**REQUIREMENT**.
Note each line where "materials" appears, and copy it.

**PROVIDED MATERIAL**.
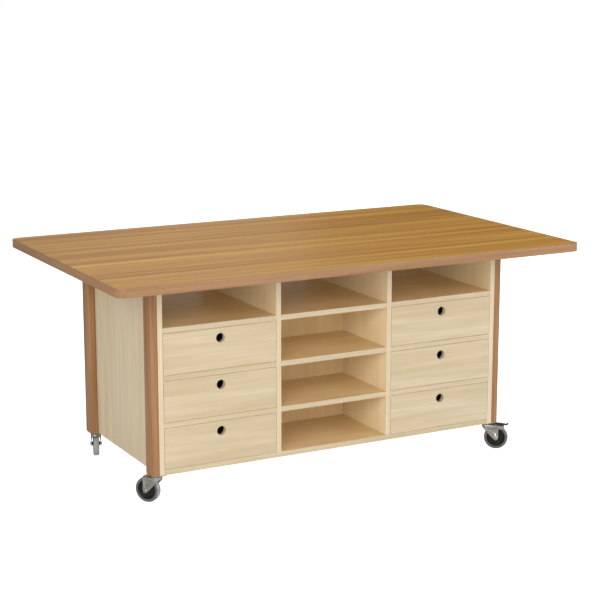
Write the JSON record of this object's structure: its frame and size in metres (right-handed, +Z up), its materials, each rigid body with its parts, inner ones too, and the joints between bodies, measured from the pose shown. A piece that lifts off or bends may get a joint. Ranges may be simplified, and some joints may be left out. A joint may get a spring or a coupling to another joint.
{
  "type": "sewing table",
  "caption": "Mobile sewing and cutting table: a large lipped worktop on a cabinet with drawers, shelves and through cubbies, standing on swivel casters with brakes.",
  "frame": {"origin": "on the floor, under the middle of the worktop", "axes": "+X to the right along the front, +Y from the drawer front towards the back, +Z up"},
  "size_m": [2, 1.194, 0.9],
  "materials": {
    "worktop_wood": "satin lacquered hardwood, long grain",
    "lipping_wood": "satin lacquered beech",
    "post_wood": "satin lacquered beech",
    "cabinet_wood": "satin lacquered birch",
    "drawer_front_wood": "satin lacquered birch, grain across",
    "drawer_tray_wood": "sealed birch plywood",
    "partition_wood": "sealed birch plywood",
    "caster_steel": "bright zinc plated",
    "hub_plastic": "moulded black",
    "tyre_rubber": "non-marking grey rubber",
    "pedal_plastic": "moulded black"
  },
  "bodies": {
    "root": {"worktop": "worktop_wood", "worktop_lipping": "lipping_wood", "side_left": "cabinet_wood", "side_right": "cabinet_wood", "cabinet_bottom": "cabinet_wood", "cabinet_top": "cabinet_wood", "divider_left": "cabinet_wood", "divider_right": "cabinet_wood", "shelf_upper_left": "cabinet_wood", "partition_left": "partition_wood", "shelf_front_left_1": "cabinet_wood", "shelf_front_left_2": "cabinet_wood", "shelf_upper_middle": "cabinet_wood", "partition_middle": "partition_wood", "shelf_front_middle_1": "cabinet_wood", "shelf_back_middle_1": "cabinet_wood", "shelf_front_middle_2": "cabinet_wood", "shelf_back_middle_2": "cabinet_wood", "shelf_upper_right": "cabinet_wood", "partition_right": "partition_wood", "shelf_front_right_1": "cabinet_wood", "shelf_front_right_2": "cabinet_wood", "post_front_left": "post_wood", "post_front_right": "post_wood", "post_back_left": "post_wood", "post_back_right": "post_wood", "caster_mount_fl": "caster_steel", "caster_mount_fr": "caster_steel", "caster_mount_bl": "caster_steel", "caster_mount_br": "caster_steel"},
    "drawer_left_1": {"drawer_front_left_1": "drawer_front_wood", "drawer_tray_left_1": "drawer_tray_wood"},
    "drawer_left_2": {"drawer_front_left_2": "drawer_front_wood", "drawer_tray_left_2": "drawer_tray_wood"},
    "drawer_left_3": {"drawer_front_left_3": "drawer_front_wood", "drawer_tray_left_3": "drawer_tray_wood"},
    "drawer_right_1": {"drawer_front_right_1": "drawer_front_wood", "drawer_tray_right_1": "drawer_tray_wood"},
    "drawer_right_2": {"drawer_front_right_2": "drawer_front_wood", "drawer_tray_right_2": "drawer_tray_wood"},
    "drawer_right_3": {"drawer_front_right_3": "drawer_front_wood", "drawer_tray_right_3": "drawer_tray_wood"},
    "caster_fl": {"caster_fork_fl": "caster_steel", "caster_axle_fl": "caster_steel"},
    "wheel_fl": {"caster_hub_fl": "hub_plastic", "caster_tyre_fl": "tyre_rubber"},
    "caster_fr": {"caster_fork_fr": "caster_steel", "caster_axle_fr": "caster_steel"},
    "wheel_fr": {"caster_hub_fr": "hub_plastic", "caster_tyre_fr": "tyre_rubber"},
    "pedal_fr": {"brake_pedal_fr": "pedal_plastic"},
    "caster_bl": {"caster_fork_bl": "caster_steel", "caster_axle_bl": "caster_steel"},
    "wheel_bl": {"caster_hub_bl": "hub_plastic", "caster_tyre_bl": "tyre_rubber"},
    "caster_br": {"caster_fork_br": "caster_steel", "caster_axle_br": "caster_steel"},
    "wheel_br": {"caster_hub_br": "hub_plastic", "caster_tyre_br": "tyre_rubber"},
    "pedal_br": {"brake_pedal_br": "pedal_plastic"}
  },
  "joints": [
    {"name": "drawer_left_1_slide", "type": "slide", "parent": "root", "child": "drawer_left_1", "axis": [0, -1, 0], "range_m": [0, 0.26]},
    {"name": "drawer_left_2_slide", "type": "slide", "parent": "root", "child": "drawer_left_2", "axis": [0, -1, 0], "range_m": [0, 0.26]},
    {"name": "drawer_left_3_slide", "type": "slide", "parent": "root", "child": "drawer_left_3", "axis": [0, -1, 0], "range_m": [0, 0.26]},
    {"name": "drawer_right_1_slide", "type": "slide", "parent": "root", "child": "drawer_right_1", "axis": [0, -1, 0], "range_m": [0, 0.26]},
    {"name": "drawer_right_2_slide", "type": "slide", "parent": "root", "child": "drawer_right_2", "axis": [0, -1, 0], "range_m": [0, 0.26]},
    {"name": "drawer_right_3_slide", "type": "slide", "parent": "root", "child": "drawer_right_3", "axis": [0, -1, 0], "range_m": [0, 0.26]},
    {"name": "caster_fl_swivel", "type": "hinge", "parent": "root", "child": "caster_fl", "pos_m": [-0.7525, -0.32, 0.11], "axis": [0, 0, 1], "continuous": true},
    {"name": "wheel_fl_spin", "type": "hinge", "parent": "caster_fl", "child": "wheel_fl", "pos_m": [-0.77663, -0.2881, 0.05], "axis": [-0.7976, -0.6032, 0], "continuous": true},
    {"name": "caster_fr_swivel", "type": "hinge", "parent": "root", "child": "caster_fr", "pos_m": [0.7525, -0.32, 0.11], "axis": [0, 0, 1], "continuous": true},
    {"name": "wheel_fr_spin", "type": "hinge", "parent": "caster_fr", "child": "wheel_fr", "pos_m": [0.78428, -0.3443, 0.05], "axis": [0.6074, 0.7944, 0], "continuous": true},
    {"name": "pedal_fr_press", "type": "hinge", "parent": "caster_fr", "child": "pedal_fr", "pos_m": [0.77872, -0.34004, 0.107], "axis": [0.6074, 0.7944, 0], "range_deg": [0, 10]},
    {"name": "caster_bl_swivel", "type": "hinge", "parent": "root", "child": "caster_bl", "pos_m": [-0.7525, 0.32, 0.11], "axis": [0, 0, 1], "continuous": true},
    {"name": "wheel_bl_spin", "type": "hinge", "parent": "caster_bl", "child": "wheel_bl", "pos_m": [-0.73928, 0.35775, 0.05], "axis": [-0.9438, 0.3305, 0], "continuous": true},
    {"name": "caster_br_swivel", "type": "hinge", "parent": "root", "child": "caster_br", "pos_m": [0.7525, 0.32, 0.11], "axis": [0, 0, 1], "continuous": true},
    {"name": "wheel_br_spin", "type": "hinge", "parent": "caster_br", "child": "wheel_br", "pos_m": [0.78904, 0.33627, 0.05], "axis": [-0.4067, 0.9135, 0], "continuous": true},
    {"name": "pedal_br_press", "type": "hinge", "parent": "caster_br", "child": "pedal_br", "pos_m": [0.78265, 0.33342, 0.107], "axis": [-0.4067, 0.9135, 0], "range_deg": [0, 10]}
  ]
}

**ANSWER TO THE EXERCISE**.
Write the JSON record of this object's structure: its frame and size in metres (right-handed, +Z up), its materials, each rigid body with its parts, inner ones too, and the joints between bodies, measured from the pose shown. A piece that lifts off or bends may get a joint. Ranges may be simplified, and some joints may be left out. A joint may get a spring or a coupling to another joint.
  "materials": {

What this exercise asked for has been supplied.